In 2006, just after college, my friend Monica moved to NYC. I was in the throes of a shitty job, and going through a bad patch with my chronic illness and depression. But instead of telling her that I was having a rough time, I would just keep canceling plans last minute. It was a shitty thing to do, especially to someone in a new city. But instead of saying, “Screw Kerin!” and never speaking to me again, she called me out on it. Monica told me I was being a neglectful friend and explained how upset it was making her. It was an eye-opening moment. She showed me how reciprocal a good friendship should be. In turn, I opened up about my issues and changed my behavior.

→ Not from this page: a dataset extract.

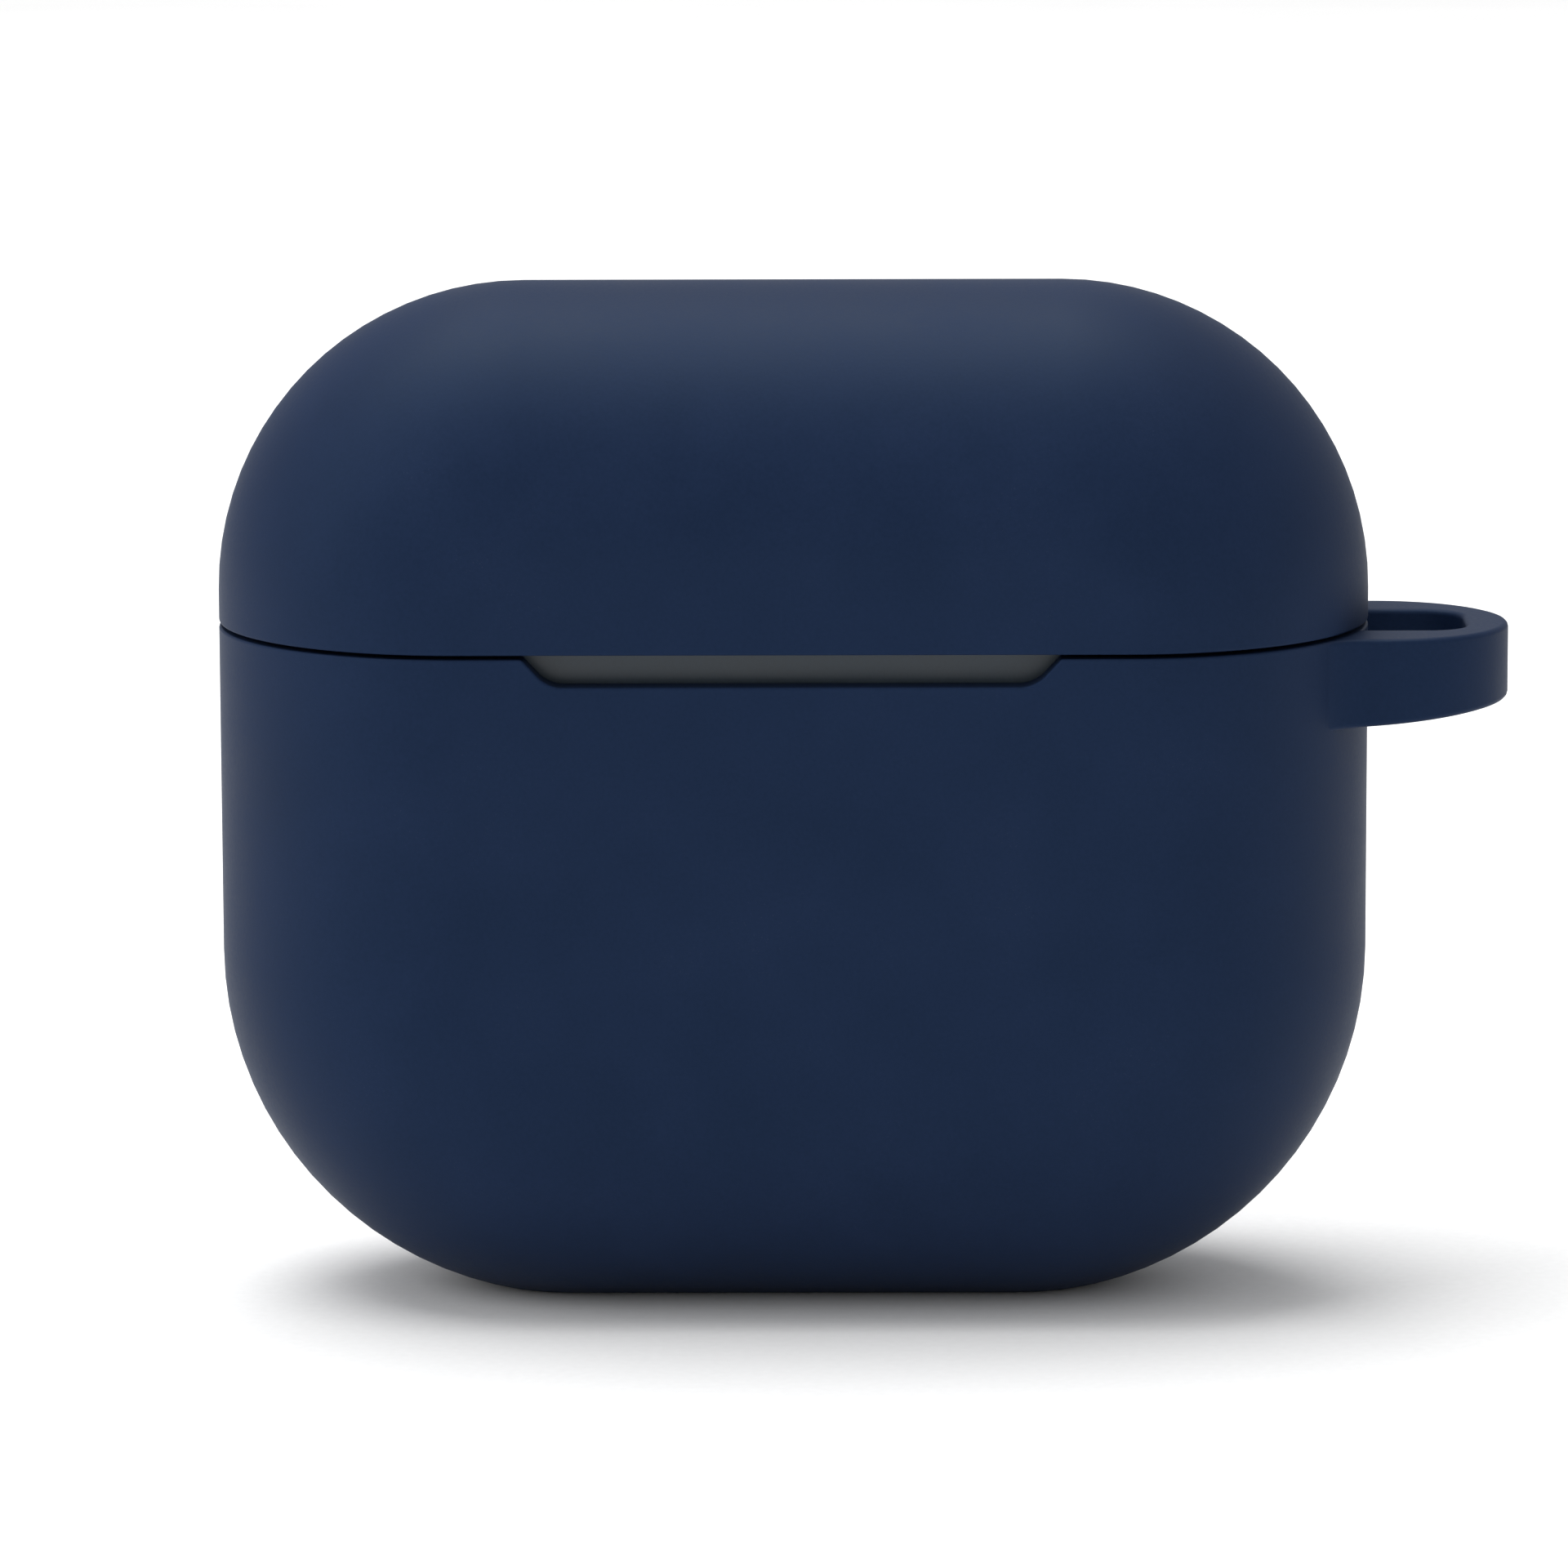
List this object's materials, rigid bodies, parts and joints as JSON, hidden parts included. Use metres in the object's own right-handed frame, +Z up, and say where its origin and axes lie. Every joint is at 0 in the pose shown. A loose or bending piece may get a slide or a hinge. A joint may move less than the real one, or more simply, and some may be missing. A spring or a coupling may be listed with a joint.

When any relationship is going smoothly, the reciprocity is invisible. But sometimes you might need a little extra care. When you do, it’s better to let your friends know than to hide away from it. Your true friends will be there for you. And if your BFF starts being distant, ask her if something is going on, and let her know you’re there for her.
In a favorite episode of The Mindy Project, the good doctor Lahiri says that “best friend is a tier, not a person”—something I’ve come to know firsthand in my late 20s and early 30s. I haven’t had a singular best friend in almost a decade (since Ricky) but have worked hard to rekindle wonderful friendships from my earlier years, make and maintain new ones, and recognize how amorphous friendships can be. Sometimes close ones naturally drift apart. What you have in common with a high school classmate is different than what you’ll share in college, your 20s, your 30s, and onward. Your feelings toward someone may stay the same, but your personal and professional obligations will most definitely change. It’s scary at first, but it’s natural. And it’s okay. The best part about true friendships is that they’re not defined by time spent, but by the quality of time you do have together.
I’m lucky to have had one constant best friend for my whole life. We were neighbors who wound up in the same kindergarten class. We hung out after school every day for 12 years, went to camp together, and might as well have shared parents. But in high school, we ran with different crowds and went to different colleges. Eventually, we wound up on different coasts as adults with very different careers and interests. The overlap of our Venn diagram is minuscule, but as easy as it would have been for a relationship like this to fizzle out or blow up, the love and respect we have for one another will never allow it. We make it a point to see one another when we’re in the same cities, and don’t hold grudges if we can’t. I know she would drop anything for me if I needed her to, and she knows I would do the same. As we evolve as women, so has our friendship; it looks nothing like it did when we were five, 15, or 25. Our friendship was there when Jackie and Ricky were… and it was still there when they weren’t. It is our special snowflake.